In the same interview, Waldman traces one strand of her interest in performing to her mother. A translator of Greek literature, Frances LeFevre Waldman had worked with artists and poets in the 1930s who sought to bring ancient Greek theatre to modern audiences and she later shared her love of poetry and drama with her daughter. Another strand of inspiration stemmed from the 1965 Berkeley Poetry Conference. In her essay collection Vow to Poetry, Waldman describes the festival as “a revelation” and particularly recalls the power of Massachusetts poet Charles Olson's reading: “Up there without props, without a script, every idea of text or presentation tossed to the wind...I could really see the poet as tribal shaman, speaking and moving and being embarrassing not just for himself or herself, but for you, the audience.”3
Mastering performance, however, took time. Recounting one of her early readings in the mid-1960s, Waldman remembers thinking “This isn’t the real voice,” and realizing that the voice - “an ageless voice,” her voice - was waiting inside her and that she would “have to grow up to the voice and its wisdom.” Gradually, she gained experience and confidence:
I felt in a way that once I was speaking the words and making these sounds that they were no longer mine. My body was a receptacle. My voice was everywoman’s cri de coeur. I’ve always been on the track of the wizened hag’s voice, the tough tongue of the crone free of vanity and conditioning. She’s terrifying, liberating at the same instant. She’s exhausted her hope and fear. 4
Cover. Fast Speaking Woman & Other Changs by Anne Waldman. City Lights Pocket Poest Series #33, 1975. Special Collections 828 W1643fa
One of Waldman’s best-known works, the title poem of Fast Speaking Woman, was directly inspired by the chanting of Mazatec shamaness Maria Sabina. The oral traditions that the poem draws upon are evident in its “vibrating incantatory repetitions of the declarative enunciation ‘I am:’"5
I’m a shouting woman
I’m a speech woman
I’m an atmosphere woman
I’m an airtight woman
I’m a flesh woman
I’m a flexible woman
I’m a high-heeled woman
I’m a high-style woman.
Waldman herself describes the poem as “a female proclamation, reclaiming the body, and also being Everywoman."6 Today, Anne Waldman continues to embody the poet-as-shaman as she uses her poetry and her voice to explore themes of personal expression, feminism, and political activism to inspire and challenge her audiences.
Sources:
1. Ann Charters, "Anne Waldman," Dictionary of Literary Biography [Gale Database]. Accessed 20 May 2015.
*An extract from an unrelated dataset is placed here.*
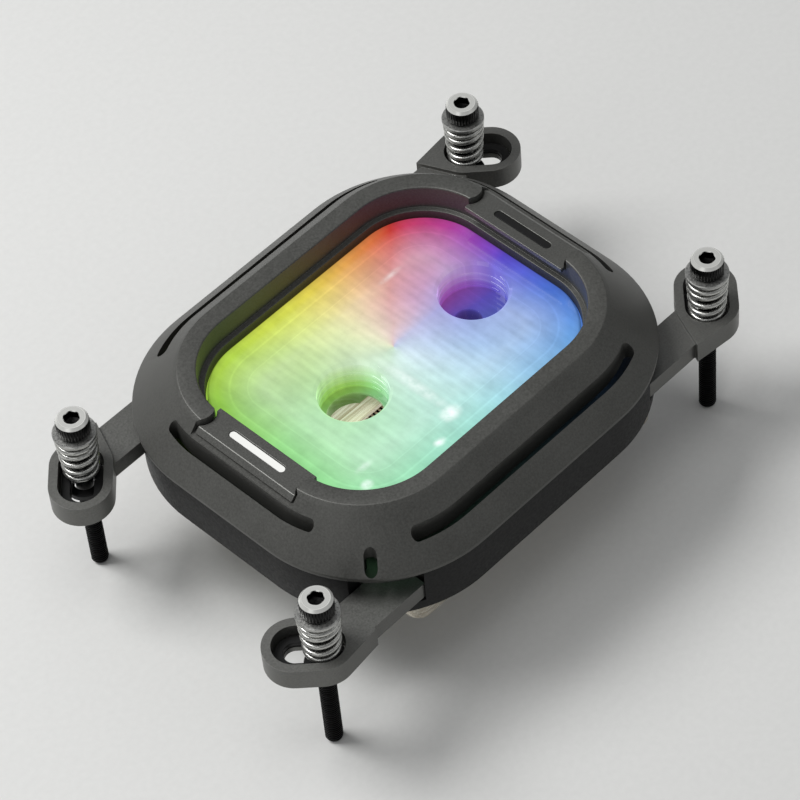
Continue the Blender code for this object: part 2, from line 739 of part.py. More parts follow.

2. Xin, Zhou, "Myriad Directions: Poetry in the Public Sphere. An Interview with Anne Waldman on Poem Reading and Others," Foreign Literature Studies (2008): 2-3.
3. Anne Waldman, "My Life is a List: Socratic Rap with Questions and Answers (Naropa Institute, July 29, 1976)," in Vow to Poetry: Essays, Interviews & Manifestos (Minneapolis: Coffee House Press, 2001), 27.
4. Anne Waldman, "Vow to Poetry: A Conversation with Randy Roark, Boulder, Colorado, 1991," in Vow to Poetry: Essays, Interviews & Manifestos (Minneapolis: Coffee House Press, 2001), 108-109.
5. Nancy M. Grace and Ronna C. Johnson, Breaking the Rule of Cool: Interviewing and Reading Women Beat Writers (Jackson, MS: University Press of Mississippi, 2012), 257.
6. ibid. 169.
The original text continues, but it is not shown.